-- BEGIN Exercise inputs --

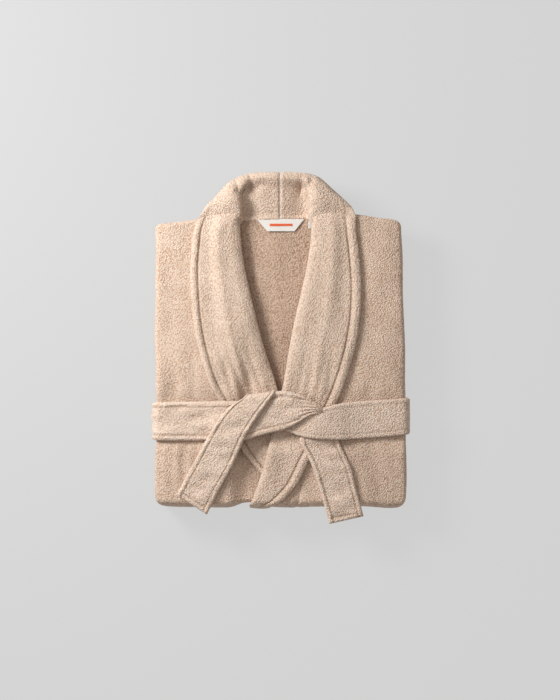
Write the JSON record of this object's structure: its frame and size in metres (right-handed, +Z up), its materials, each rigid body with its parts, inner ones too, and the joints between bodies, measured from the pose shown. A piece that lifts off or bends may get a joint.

-- END Exercise inputs --
-- BEGIN Exercise inputs --

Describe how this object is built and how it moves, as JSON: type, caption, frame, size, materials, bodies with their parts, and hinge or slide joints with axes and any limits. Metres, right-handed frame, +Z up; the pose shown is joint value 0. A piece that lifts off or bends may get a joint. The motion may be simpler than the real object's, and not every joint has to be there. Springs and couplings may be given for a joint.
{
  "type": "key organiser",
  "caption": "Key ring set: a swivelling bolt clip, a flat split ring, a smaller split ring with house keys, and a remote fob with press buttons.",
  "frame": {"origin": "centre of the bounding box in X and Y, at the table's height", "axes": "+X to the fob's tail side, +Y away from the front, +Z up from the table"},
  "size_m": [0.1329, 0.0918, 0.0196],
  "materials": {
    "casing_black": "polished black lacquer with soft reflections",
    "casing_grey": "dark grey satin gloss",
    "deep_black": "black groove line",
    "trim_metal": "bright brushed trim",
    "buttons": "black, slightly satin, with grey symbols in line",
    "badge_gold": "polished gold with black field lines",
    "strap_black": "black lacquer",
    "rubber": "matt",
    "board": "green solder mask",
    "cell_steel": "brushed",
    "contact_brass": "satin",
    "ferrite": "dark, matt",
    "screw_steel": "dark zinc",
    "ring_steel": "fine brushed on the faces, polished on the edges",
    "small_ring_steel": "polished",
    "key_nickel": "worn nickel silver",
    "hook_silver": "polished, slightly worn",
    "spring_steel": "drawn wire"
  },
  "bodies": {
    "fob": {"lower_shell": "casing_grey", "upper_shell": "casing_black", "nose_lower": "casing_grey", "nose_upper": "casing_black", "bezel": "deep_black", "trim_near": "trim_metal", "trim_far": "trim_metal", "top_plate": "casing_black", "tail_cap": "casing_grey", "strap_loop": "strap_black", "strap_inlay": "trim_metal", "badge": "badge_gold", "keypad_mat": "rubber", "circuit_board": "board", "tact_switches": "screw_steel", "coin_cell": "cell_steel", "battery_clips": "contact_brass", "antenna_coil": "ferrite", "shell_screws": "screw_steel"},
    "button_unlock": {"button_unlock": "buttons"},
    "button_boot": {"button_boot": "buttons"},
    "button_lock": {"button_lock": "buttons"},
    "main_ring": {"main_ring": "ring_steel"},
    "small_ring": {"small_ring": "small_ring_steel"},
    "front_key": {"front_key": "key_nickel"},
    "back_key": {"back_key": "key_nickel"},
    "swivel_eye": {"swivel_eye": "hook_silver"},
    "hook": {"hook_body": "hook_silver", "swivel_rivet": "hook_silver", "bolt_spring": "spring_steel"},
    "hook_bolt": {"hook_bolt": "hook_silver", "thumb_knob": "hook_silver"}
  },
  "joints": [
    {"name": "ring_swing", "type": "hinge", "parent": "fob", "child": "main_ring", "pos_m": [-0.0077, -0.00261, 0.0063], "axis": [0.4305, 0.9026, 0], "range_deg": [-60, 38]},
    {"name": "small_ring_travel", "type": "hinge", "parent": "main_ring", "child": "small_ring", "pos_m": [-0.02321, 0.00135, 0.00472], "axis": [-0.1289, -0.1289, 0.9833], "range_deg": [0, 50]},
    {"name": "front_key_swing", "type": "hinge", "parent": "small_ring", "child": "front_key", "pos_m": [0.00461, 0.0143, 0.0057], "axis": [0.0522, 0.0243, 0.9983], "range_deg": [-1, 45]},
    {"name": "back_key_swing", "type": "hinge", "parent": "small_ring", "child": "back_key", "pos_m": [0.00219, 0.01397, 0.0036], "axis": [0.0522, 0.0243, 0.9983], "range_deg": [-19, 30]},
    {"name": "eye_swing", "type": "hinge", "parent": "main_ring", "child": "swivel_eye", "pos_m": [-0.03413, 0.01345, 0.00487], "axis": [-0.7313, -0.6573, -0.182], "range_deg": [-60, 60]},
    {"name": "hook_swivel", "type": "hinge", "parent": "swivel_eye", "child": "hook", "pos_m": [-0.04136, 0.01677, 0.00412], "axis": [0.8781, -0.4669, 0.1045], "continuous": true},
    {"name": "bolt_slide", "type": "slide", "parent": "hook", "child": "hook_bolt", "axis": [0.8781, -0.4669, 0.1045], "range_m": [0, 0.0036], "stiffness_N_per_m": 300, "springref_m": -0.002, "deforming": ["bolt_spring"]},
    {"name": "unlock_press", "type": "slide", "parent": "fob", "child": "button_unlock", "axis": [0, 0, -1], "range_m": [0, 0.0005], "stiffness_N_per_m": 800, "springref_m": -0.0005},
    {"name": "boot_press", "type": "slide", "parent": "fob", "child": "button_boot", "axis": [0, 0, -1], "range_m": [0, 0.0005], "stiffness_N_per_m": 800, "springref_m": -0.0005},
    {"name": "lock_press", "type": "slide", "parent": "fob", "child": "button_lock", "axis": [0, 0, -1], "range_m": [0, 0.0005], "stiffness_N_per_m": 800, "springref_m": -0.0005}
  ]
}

-- END Exercise inputs --
-- BEGIN Exercise inputs --

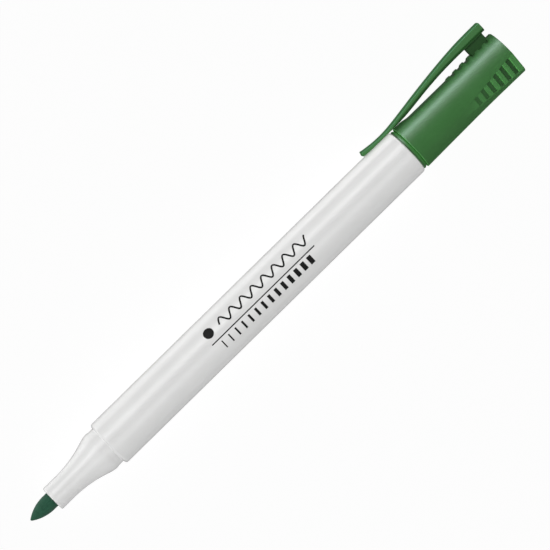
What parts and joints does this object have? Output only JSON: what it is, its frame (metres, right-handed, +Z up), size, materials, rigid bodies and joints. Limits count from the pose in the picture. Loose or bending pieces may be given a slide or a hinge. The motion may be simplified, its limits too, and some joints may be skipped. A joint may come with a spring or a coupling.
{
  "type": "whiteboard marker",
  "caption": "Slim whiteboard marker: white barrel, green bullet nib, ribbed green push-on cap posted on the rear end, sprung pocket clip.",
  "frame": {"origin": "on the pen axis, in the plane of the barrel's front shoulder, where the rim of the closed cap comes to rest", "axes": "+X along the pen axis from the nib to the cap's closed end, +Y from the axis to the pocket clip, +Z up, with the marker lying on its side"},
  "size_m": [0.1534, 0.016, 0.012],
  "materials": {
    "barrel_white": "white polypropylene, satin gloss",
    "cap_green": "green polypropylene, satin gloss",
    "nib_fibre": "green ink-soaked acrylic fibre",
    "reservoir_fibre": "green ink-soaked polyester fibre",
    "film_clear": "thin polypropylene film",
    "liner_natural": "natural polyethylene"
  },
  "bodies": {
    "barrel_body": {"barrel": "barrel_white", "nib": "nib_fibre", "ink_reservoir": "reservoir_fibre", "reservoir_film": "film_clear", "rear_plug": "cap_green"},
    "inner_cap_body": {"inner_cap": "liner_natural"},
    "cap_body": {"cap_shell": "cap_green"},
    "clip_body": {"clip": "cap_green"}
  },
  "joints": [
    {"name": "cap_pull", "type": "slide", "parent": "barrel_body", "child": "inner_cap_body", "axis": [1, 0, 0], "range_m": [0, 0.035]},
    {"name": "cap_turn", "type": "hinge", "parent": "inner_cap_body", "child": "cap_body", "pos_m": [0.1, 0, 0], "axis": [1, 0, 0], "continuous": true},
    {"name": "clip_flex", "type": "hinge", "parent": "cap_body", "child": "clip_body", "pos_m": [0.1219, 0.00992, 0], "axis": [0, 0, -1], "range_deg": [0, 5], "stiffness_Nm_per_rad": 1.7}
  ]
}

-- END Exercise inputs --

#### Objective
Collect every line with the string "that" from the records, and copy each.

#### The response
Write the JSON record of this object's structure: its frame and size in metres (right-handed, +Z up), its materials, each rigid body with its parts, inner ones too, and the joints between bodies, measured from the pose shown. A piece that lifts off or bends may get a joint.
Describe how this object is built and how it moves, as JSON: type, caption, frame, size, materials, bodies with their parts, and hinge or slide joints with axes and any limits. Metres, right-handed frame, +Z up; the pose shown is joint value 0. A piece that lifts off or bends may get a joint. The motion may be simpler than the real object's, and not every joint has to be there. Springs and couplings may be given for a joint.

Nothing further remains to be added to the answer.